* [The problem] Restate word for word the lines beginning at the one that contains "near = jack_plane(remote, 0, R_PORT_NEAR, -1)" and ending at the one that contains "point = shown.matrix_world"; include both and nothing else.
***** Exercise material *****
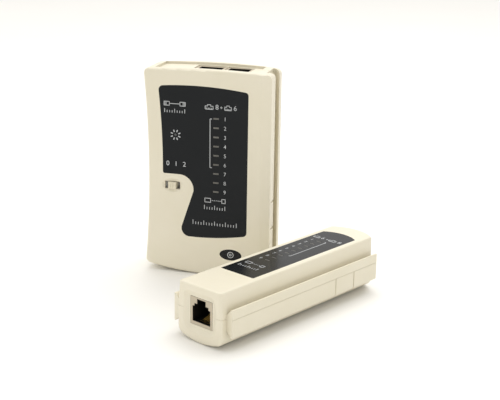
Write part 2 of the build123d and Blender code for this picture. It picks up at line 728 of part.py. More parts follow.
R_PORT_NEAR = 1.3
R_PORT_FAR = R_LENGTH - R_FAR_RISE - 1.3
R_END_WALL = 3.2
R_HALF = R_WIDTH / 2

with BuildPart() as remote_hollow:
    with BuildSketch(end_view(remote, R_END_WALL)):
        add(remote_section(WALL))
    extrude(amount=R_PORT_FAR - R_END_WALL - 1.9)

with BuildPart() as remote_front_shell:
    add(remote_body((0, SPLIT)))
    fillet(upright(remote_front_shell.edges()), R_CORNER)
    top = remote_front_shell.faces().sort_by(Axis.Z)[-1]
    fillet(top.edges(), 0.8)
    seam(remote, remote_outline(R_SIDE, SEAM), -1)
    add(remote_hollow.part, mode=Mode.SUBTRACT)
    front_bosses(remote, R_SCREWS)
    for x, y in ((-6.0, 33.0), (6.0, 94.0), (-6.0, 94.0), (6.0, 33.0)):
        post(remote, x, y, (WALL - 0.4, BOARD_FRONT), 1.6)
    with BuildSketch(at_depth(remote, FILM)):
        add(remote_label_outline())
    extrude(amount=FILM + 1, mode=Mode.SUBTRACT)
    for x, y in R_LEDS:
        block(remote, around(x, LED_SIZE[0] + 0.3), around(y, LED_SIZE[1] + 0.3), (-1, WALL + 1), Mode.SUBTRACT)
    add(rails((0, SPLIT)))
    end_recess()
save(remote_front_shell, "remote_front_shell")

with BuildPart() as remote_rear_shell:
    add(remote_body((SPLIT, R_DEPTH + 1)))
    ends = remote_rear_shell.faces().sort_by(Axis(remote.origin, remote.y_dir))
    rim = [e for f in (ends[0], ends[-1]) for e in f.edges() if e.center().Z < R_DEPTH - SPLIT - 0.01]
    fillet(rim, 1.0)
    seam(remote, remote_outline(R_SIDE, SEAM), 1)
    add(remote_hollow.part, mode=Mode.SUBTRACT)
    add(rails((SPLIT, R_DEPTH)))
    rear_bosses(remote, R_SCREWS)
    end_recess()
save(remote_rear_shell, "remote_rear_shell")

# ---- remote: what it carries ------------------------------------------------
with BuildPart() as remote_label:
    with BuildSketch(at_depth(remote, FILM)):
        add(remote_label_outline())
        with Locations(*R_LEDS):
            Rectangle(*WINDOW, mode=Mode.SUBTRACT)
    extrude(amount=FILM)
save(remote_label, "remote_label")

with BuildPart() as remote_board:
    board_half = R_HALF - WALL - 0.3
    block(remote, (-board_half, board_half), (R_END_WALL + 0.4, R_PORT_FAR - 2.3), (BOARD_FRONT, BOARD_BACK))
    for x, y in R_SCREWS:
        post(remote, x, y, (BOARD_FRONT - 1, BOARD_BACK + 1), BOSS_R + 0.3, Mode.SUBTRACT)
save(remote_board, "remote_board")

remote_leds = leds(remote, R_LEDS)
save(remote_leds, "remote_leds")

with BuildPart() as remote_diodes:
    for i in range(9):
        y = 38.0 + i * 4.4
        with BuildSketch(end_view(remote, y - 0.95)) as tube:
            with Locations((-4.6, BOARD_BACK + 0.95)):
                Rectangle(4.6, 1.9)
        extrude(tube.sketch, amount=1.9)
save(remote_diodes, "remote_diodes")

near = jack_plane(remote, 0, R_PORT_NEAR, -1)
far = jack_plane(remote, 0, R_PORT_FAR, 1)
remote_rj11_jack = jack(near, JACK_WIDTH_6, MOUTH_HALF_6)
save(remote_rj11_jack, "remote_rj11_jack")
remote_rj11_contacts = contacts(near, MOUTH_HALF_6)
save(remote_rj11_contacts, "remote_rj11_contacts")
remote_rj45_jack = jack(far, JACK_WIDTH_8, MOUTH_HALF_8)
save(remote_rj45_jack, "remote_rj45_jack")
remote_rj45_contacts = contacts(far, MOUTH_HALF_8)
save(remote_rj45_contacts, "remote_rj45_contacts")
remote_screws = screws(remote, R_SCREWS)
save(remote_screws, "remote_screws")
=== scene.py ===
"""Looks of a two-part network cable tester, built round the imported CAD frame."""

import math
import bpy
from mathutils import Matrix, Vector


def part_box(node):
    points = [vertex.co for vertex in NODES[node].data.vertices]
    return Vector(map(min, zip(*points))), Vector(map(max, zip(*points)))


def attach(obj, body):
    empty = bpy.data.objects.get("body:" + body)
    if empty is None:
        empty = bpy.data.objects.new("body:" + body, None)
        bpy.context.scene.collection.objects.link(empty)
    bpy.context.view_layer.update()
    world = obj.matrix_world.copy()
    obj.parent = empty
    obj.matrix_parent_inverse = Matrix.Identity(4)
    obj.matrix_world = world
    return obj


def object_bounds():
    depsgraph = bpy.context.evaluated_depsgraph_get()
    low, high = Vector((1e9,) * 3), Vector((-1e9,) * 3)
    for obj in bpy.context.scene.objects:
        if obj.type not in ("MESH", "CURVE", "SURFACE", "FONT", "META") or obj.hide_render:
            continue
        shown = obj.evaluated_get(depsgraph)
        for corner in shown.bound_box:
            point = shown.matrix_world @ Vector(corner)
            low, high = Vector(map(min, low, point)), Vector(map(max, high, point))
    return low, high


bl_info = {
    "name": "Cable Tester Looks",
    "version": (1, 0, 0),
    "blender": (4, 5, 0),
    "location": "View3D > Sidebar > Cable Tester",
    "description": "Prints, lamp lenses, small parts, finishes and studio stage of a cable tester",
    "category": "Object",
}

import bpy
from bpy.props import FloatProperty, FloatVectorProperty, PointerProperty
from mathutils import Matrix, Vector

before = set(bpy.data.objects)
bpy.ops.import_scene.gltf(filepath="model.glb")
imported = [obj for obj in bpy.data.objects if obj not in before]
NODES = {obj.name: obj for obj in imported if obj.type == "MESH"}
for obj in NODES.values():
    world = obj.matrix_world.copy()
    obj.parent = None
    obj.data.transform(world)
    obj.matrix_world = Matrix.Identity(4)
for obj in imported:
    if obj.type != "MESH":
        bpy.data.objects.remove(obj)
CAD_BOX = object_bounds()

MM = 0.001
REMOTE_TURN = math.radians(62.9)      # from +X to the remote's length

# Places on a unit, mm: x from its middle line, y from the main unit's foot or the remote's near end
LAMPS, LAMP_PITCH = 9, 4.63
MAIN_LAMP_X, MAIN_LAMP_TOP = 5.0, 81.3
REMOTE_LAMP_X, REMOTE_LAMP_NEAR = -1.8, 45.9
POWER_LAMP = (-15.9, 71.8)


# ---- frames of the two units ------------------------------------------------
def main_frame():
    """Local x is across, y is up and z points out of the main unit's front face."""
    low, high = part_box("master_front_shell")
    across, up, out = Vector((1, 0, 0)), Vector((0, 0, 1)), Vector((0, -1, 0))
    return placed(across, up, out, Vector(((low.x + high.x) / 2, low.y, low.z)))


def remote_frame():
    """Local x is across, y runs along the remote from its near end and z points up out of its label."""
    across = Vector((math.sin(REMOTE_TURN), -math.cos(REMOTE_TURN), 0))
    along = Vector((math.cos(REMOTE_TURN), math.sin(REMOTE_TURN), 0))
    low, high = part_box("remote_leds")
    middle = (low + high) / 2
    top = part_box("remote_label")[1].z
    middle_y = REMOTE_LAMP_NEAR + (LAMPS - 1) / 2 * LAMP_PITCH
    origin = middle - across * REMOTE_LAMP_X * MM - along * middle_y * MM
    return placed(across, along, Vector((0, 0, 1)), Vector((origin.x, origin.y, top)))


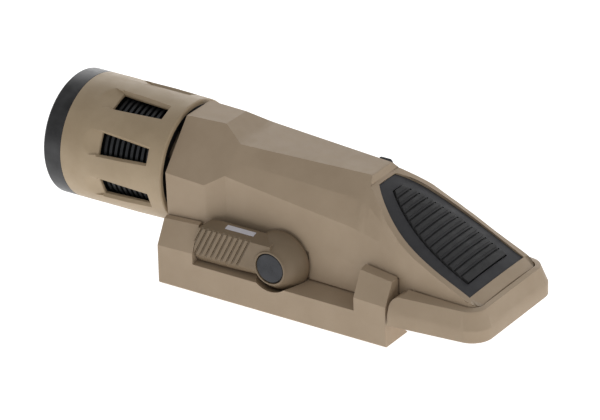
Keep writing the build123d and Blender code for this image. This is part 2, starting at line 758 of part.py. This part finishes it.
*****
* [Expected answer]
near = jack_plane(remote, 0, R_PORT_NEAR, -1)
far = jack_plane(remote, 0, R_PORT_FAR, 1)
remote_rj11_jack = jack(near, JACK_WIDTH_6, MOUTH_HALF_6)
save(remote_rj11_jack, "remote_rj11_jack")
remote_rj11_contacts = contacts(near, MOUTH_HALF_6)
save(remote_rj11_contacts, "remote_rj11_contacts")
remote_rj45_jack = jack(far, JACK_WIDTH_8, MOUTH_HALF_8)
save(remote_rj45_jack, "remote_rj45_jack")
remote_rj45_contacts = contacts(far, MOUTH_HALF_8)
save(remote_rj45_contacts, "remote_rj45_contacts")
remote_screws = screws(remote, R_SCREWS)
save(remote_screws, "remote_screws")
=== scene.py ===
"""Looks of a two-part network cable tester, built round the imported CAD frame."""

import math
import bpy
from mathutils import Matrix, Vector


def part_box(node):
    points = [vertex.co for vertex in NODES[node].data.vertices]
    return Vector(map(min, zip(*points))), Vector(map(max, zip(*points)))


def attach(obj, body):
    empty = bpy.data.objects.get("body:" + body)
    if empty is None:
        empty = bpy.data.objects.new("body:" + body, None)
        bpy.context.scene.collection.objects.link(empty)
    bpy.context.view_layer.update()
    world = obj.matrix_world.copy()
    obj.parent = empty
    obj.matrix_parent_inverse = Matrix.Identity(4)
    obj.matrix_world = world
    return obj


def object_bounds():
    depsgraph = bpy.context.evaluated_depsgraph_get()
    low, high = Vector((1e9,) * 3), Vector((-1e9,) * 3)
    for obj in bpy.context.scene.objects:
        if obj.type not in ("MESH", "CURVE", "SURFACE", "FONT", "META") or obj.hide_render:
            continue
        shown = obj.evaluated_get(depsgraph)
        for corner in shown.bound_box:
            point = shown.matrix_world @ Vector(corner)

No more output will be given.